Tetzlaff and Vogt presented a programme that carefully balanced the 19th century (Beethoven’s Sonata in A Op 30 No 1 and Franck’s Sonata in A) and the 20th century (Shostakovich’s late Violin Sonata and György Kurtág’s Tre Pezzi, Op 14a). But theirs was not a 19th-century approach that was applied willy-nilly to the later music. Instead it was the micro-gestural style of the Kurtág – the recital’s most recent work, dating from 1979 – that was used as the lens through which to view all of the earlier music.

Lars Vogt
Lars Vogt

Violin and piano recitals are hardly the most in-your-face kind of presentations. But the probing inwardness of Tetzlaff and Vogt, which often amounted to understatement, was of an order that would make a typical violin and piano evening seem like a blockbuster movie by comparison. Of course, that also meant that when they let themselves go, as parts of the Shostakovich sonata unquestionably demanded, the effect was cataclysmic. And their pervasive lyrical gentleness in the Franck was utterly winning.

First performance

The early performance history of the Shostakovich is particularly well documented.
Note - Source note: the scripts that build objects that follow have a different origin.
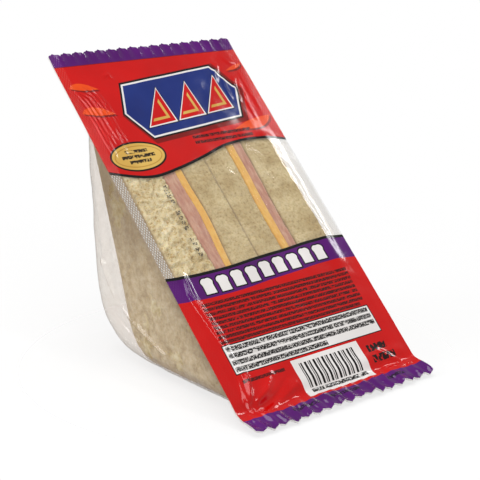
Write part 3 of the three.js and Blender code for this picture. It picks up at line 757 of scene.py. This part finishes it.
head_teeth = toothed(0.0, HEAD_TIP, 0.12)
foot_teeth = toothed(FOOT_EDGE, FOOT_TIP, 0.6)
sheet_outline = np.concatenate([head_teeth, foot_teeth[::-1]])


def inside_of(outline, places):
    """Which places lie inside a closed outline."""
    found = np.zeros(len(places), bool)
    low, high = outline.min(axis=0), outline.max(axis=0)
    near = np.nonzero(((places >= low) & (places <= high)).all(axis=1))[0]
    x, y = places[near].T
    hit = np.zeros(len(near), bool)
    for (x1, y1), (x2, y2) in zip(outline, np.roll(outline, -1, axis=0)):
        if y1 != y2:
            crosses = (y1 > y) != (y2 > y)
            hit ^= crosses & (x < (x2 - x1) * (y - y1) / (y2 - y1) + x1)
    found[near] = hit
    return found


def cut_sheet(outlines, spacing):
    """Meshes the whole sheet so that its edges follow every outline: points and triangles."""
    points, edges = [], []
    for outline in outlines:
        first = len(points)
        for start, end in zip(outline, np.roll(outline, -1, axis=0)):
            steps = max(1, math.ceil(np.hypot(*(end - start)) / (EDGE_STEP * spacing)))
            for k in range(steps):
                points.append(start + (end - start) * k / steps)
        count = len(points) - first
        edges += [(first + k, first + (k + 1) % count) for k in range(count)]
    for j, down in enumerate(np.arange(HEAD_TIP, FOOT_TIP, spacing * ROW_STEP)):
        for x in np.arange(-HALF_WIDTH + (j % 2) * spacing / 2, HALF_WIDTH, spacing):
            points.append(np.array([x, down]) + draw.uniform(-JITTER, JITTER, 2) * spacing)
    flat_points = [Vector(point.tolist()) for point in points]
    made, _, triangles, *_ = delaunay_2d_cdt(flat_points, edges, [], 0, 1e-5)
    places = np.array([tuple(point) for point in made])
    triangles = np.array(triangles)
    keep = inside_of(outlines[0], places[triangles].mean(axis=1))
    return places, triangles[keep]


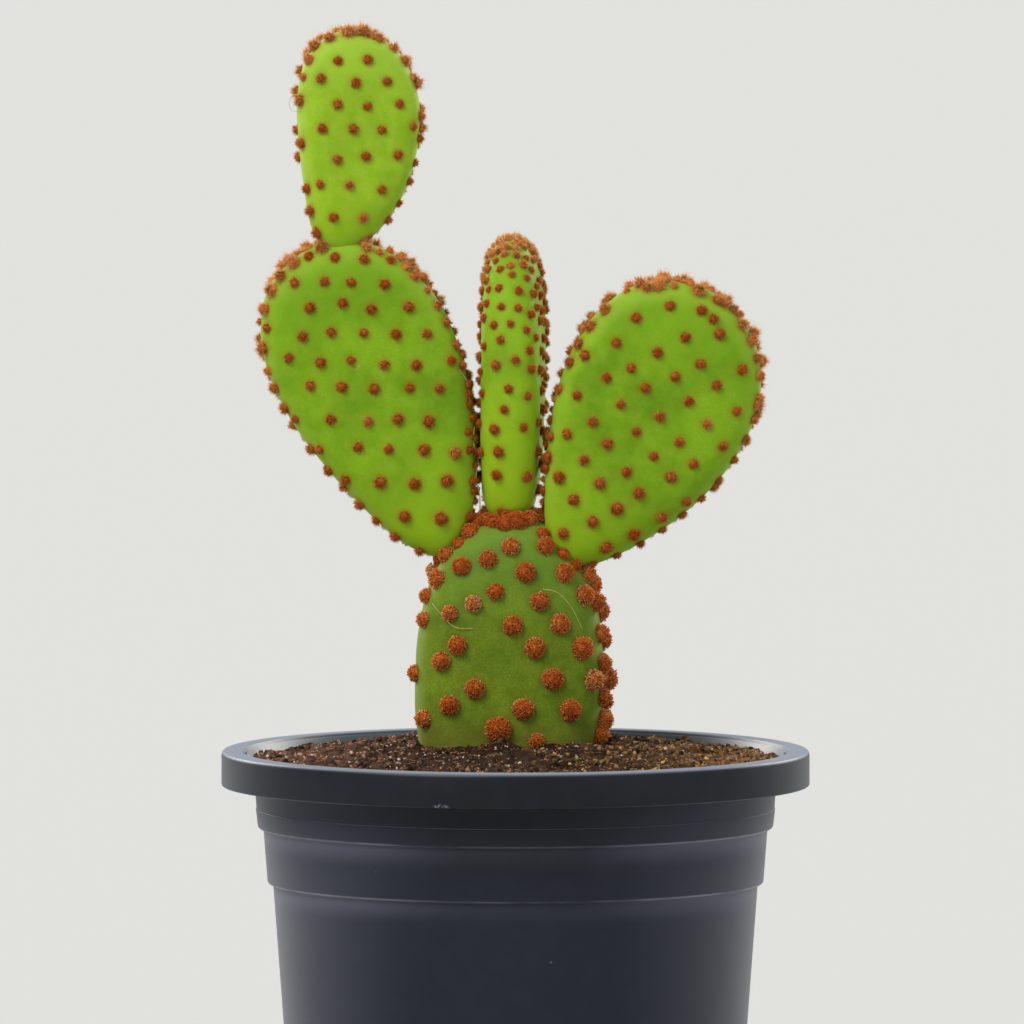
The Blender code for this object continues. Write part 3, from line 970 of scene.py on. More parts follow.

The first public performance, given by David Oistrakh and Sviatoslav Richter at the Moscow Conservatory in May 1969 was recorded and has long been available on disc. But there are actually earlier Oistrakh performances. The great violinist played the work through with Shostakovich in the composer's apartment in December 1968, and a recording of that has also been published. I have never come across a recording of the January 1969 performance given in private by Oistrakh and Mieczyslaw Weinberg for the Union of Soviet Composers.

Tetzlaff and Vogt are well removed from the manner of either of the two surviving early recordings. Oistrakh and the composer are essentially playing for each other, leaving the music to speak for itself. And the gravity of this very grave music is communicated by Oistrakh and Richter without the same level of personalisation employed by the Germans. But Tetzlaff and Vogt’s approach is undeniably the most striking of the three.

Incidentally, Oistrakh and Richter’s 1969 programme began with the same Beethoven violin sonata chosen by Tetzlaff and Vogt, and the Germans’ single encore, the third movement of Brahms’s Violin Sonata in D minor, Op 108, is from the other work that Oistrakh and Richter played. If this was not part of the plan, it was an extraordinary instance of serendipity.